Reed Elsevier Cleared of Conspiracy

     MUSKOGEE, Okla. (CN) – Publishing giant Reed Elsevier cannot be sued for allegedly diverting law firm website visitors to competing, lead-buying attorney websites through malware, a federal judge ruled.
     U.S. District Judge James Payne on Monday dismissed the company from a class action brought by four law firms in June 2014.
     Lead plaintiff Anthony L. Allen, with Allen & Wisner of, Muskogee, sued Reed Elsevier and Plano-based Internet marketing firm IM Solutions, alleging trademark infringement, tortious interference and civil conspiracy .
     Allen claimed the defendants’ pop-up advertisements can be displayed even if pop-up blocking software is in place, because of a hidden browser plug-in.
     “The pop-up does not disclose that it originates elsewhere, and it invites a prospect to enter contact details and ‘get legal advice,'” the complaint stated. “When a prospective client submits information using the pop-up, IM Solutions immediately routs the prospect’s information to defendant Reed Elsevier. Reed Elsevier promptly contacts the prospect to say that the prospect has been matched with the ‘firm’ of IM Solutions, which is not a law firm at all. Meanwhile, IM Solutions forwards the prospect’s contact details to a lead-buying lawyer.”
     But on Monday, Payne ruled that the plaintiffs failed to allege sufficient facts to show Reed Elsevier “made any misrepresentation to consumers that would cause a likelihood of confusion” regarding their trademark claim.
     “Plaintiffs assert that Reed made misrepresentations to consumers because ‘Reed told the prospect ‘we have matched you with the following firm’ that Reed claimed had been randomly selected; when in fact, Reed essentially referred the prospect back to IMS,” the opinion states. “These statements, however, are irrelevant to the Lanham Act claim because they have no bearing on whether the customer was confused about the origin of the pop-up advertisement.”
     In dismissing the tortious interference claim, Payne disagreed with the plaintiffs’ argument that the “mere fact” that consumers sought out their websites sufficiently created a prospective relationship.
     “Consumers’ visits to their websites create nothing more than a mere hope that the consumers will ultimately contract with plaintiffs for legal services,” the opinion states. “The law is clear that such a hope or wish is not sufficient to allege a prospective business relationship.

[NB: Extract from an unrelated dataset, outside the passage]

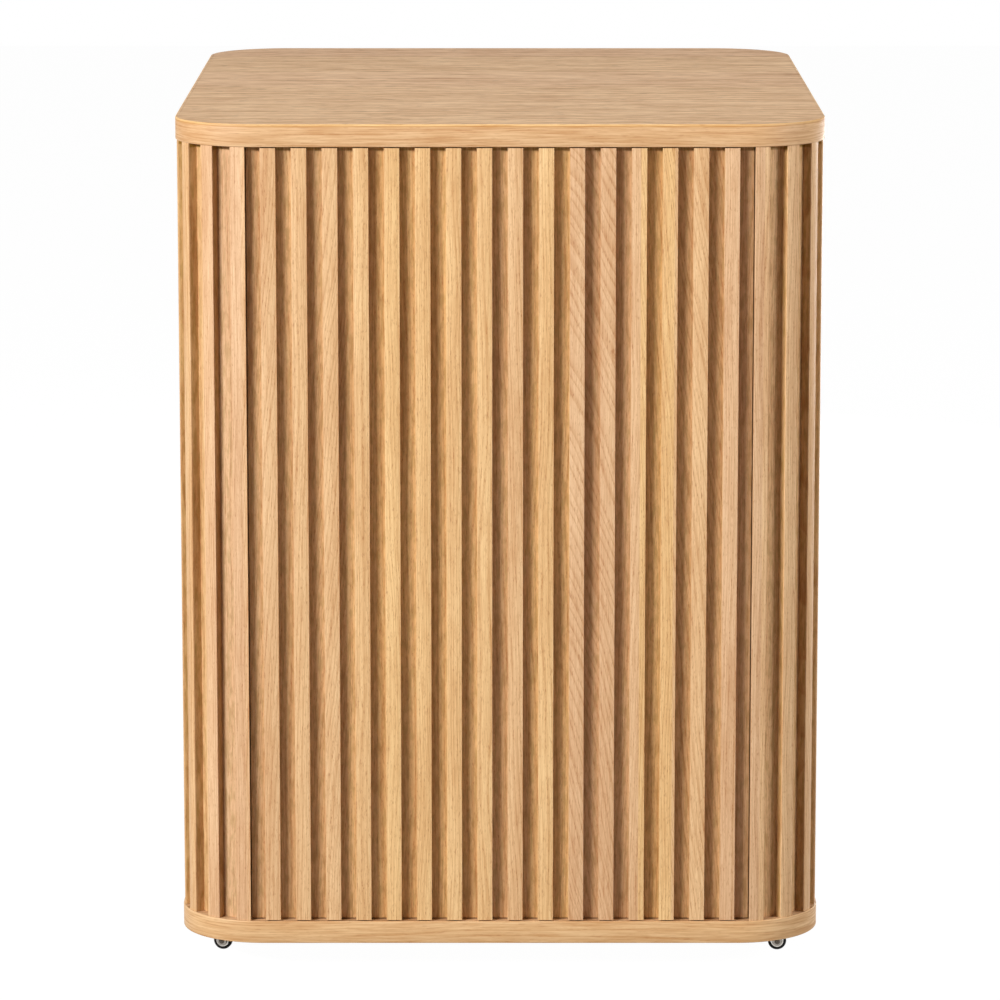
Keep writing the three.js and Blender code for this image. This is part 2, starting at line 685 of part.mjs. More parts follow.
function castorHubGeometry() {
  const bore = axleRadius + castorPlay;
  const rim = hubRimWidth / 2;
  const web = hubWebWidth / 2;
  const boss = tyreWidth / 2 + castorPlay - jointGap;
  const rimInner = hubRadius - hubRimDepth;
  return turned([
    [bore, -boss], [hubBossRadius, -boss], [hubBossRadius, -web], [rimInner, -web], [rimInner, -rim],
    [hubRadius, -rim], [hubRadius, rim], [rimInner, rim], [rimInner, web], [hubBossRadius, web],
    [hubBossRadius, boss], [bore, boss], [bore, -boss],
  ], turnedSides, Math.PI / turnedSides);
}

function castorTyre() {
  const inner = hubRadius + castorPlay;
  const half = tyreWidth / 2;
  return turned([
    [inner, -half], [wheelRadius - tyreShoulder, -half], [wheelRadius, -half + tyreShoulder],
    [wheelRadius, half - tyreShoulder], [wheelRadius - tyreShoulder, half], [inner, half], [inner, -half],
  ], wheelSides, Math.PI / wheelSides);
}

function buildCastors() {
  const wheelZ = wheelRadius * Math.cos(Math.PI / wheelSides); // the wheel rests on one flat facet
  for (const [x, y, place, trailDegrees] of castorPivots()) {
    const mount = new THREE.Group();
    mount.position.set(x, y, 0);
    root.add(mount);
    add(`castor_plate_${place}`, castorPlate(), castorSteel, mount);
    const swivel = new THREE.Group();
    swivel.rotation.z = THREE.MathUtils.degToRad(trailDegrees);
    mount.add(swivel);
    add(`castor_fork_${place}`, castorFork(wheelZ), castorSteel, swivel);
    const wheel = new THREE.Group();
    wheel.position.set(castorTrail, 0, wheelZ);
    swivel.add(wheel);
    add(`castor_axle_${place}`, castorAxle(), zinc, wheel);
    add(`castor_hub_${place}`, castorHubGeometry(), castorHub, wheel);
    add(`castor_tyre_${place}`, castorTyre(), rubber, wheel);
  }
}

buildCase();
buildRunners();
buildDrawer();
buildTray();
buildLatch();
buildCastors();

export default root;
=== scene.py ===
import math

import bmesh
import bpy
from mathutils import Matrix, Vector


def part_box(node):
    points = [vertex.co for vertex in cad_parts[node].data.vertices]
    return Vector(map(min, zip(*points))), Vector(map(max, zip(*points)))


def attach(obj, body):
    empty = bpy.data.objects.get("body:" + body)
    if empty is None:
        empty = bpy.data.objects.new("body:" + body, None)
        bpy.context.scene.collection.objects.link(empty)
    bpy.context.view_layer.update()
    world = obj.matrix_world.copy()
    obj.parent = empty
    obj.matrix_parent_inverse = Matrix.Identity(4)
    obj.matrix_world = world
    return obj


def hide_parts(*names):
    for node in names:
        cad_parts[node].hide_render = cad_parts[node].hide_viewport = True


# Rolling file cabinet in natural oak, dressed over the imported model.
# Metres, +Z up, the front faces -Y.

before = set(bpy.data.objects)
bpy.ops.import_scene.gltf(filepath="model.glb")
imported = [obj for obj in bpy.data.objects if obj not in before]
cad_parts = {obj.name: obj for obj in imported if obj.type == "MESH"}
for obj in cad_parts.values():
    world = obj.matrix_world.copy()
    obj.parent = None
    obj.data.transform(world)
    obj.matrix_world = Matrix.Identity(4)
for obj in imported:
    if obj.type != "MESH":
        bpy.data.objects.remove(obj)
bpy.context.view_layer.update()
mm = 0.001
sides = {"left": -1, "right": 1}
ends = ("front", "rear")
print("frame loaded:", len(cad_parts), "nodes")


# Modelling helpers

# The shares say how close to the z axis an edge or a normal has to point
modelling = {
    "mergeDistance": 0.01 * mm,
    "flatAngle": math.radians(0.5),
    "cornerAngle": math.radians(40),
    "smoothAngle": math.radians(32),
    "uprightShare": 0.9,
    "levelShare": 0.99,
}


def pickOnly(piece):
    bpy.ops.object.select_all(action="DESELECT")
    piece.select_set(True)
    bpy.context.view_layer.objects.active = piece


def startEdit(piece, selectMode="FACE"):
    pickOnly(piece)
    bpy.ops.object.mode_set(mode="EDIT")
    bpy.ops.mesh.select_mode(type=selectMode)


def endEdit():
    bpy.ops.object.mode_set(mode="OBJECT")


# Selects what passes the test, in edit mode: kind is "edges" or "faces"
def selectWhere(piece, kind, test):
    bpy.ops.mesh.select_mode(type={"edges": "EDGE", "faces": "FACE"}[kind])
    bpy.ops.mesh.select_all(action="DESELECT")
    mesh = bmesh.from_edit_mesh(piece.data)
    mesh.normal_update()
    for part in getattr(mesh, kind):
        if test(part):
            part.select_set(True)
    mesh.select_flush_mode()
    bmesh.update_edit_mesh(piece.data)


def block(name, low, high):
    bpy.ops.object.select_all(action="DESELECT")
    size = Vector(high) - Vector(low)
    bpy.ops.mesh.primitive_cube_add(size=1, location=(Vector(low) + Vector(high)) / 2, scale=size)
    piece = bpy.context.object
    piece.name = name
    applyPlace(piece)
    return piece


def applyPlace(piece):
    pickOnly(piece)
    bpy.ops.object.transform_apply(location=True, rotation=True, scale=True)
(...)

A plaintiff must show a likelihood or probability that a contract would have resulted. Plaintiffs have not alleged facts which would allow the Court to make the inference that a contract with the visiting consumers is likely or probable.”
     Payne concluded that the plaintiffs failed to allege a civil conspiracy. He was not persuaded by alleged contractual arrangements between Reed and IMS to drum up business.
     “(N)owhere do plaintiffs allege that Reed had any knowledge of the pop-ups or how the leads were being generated,” the opinion states. “Such an ordinary business relationship, without more, does not constitute a conspiracy. Plaintiffs must plead that Reed had a specific intent to commit the unlawful or illegal act. To the contrary, plaintiffs’ complaint makes clear that Reed had no knowledge of the alleged underlying unlawful activities.”
     Reed Elsevier did not respond to a request for comment Wednesday.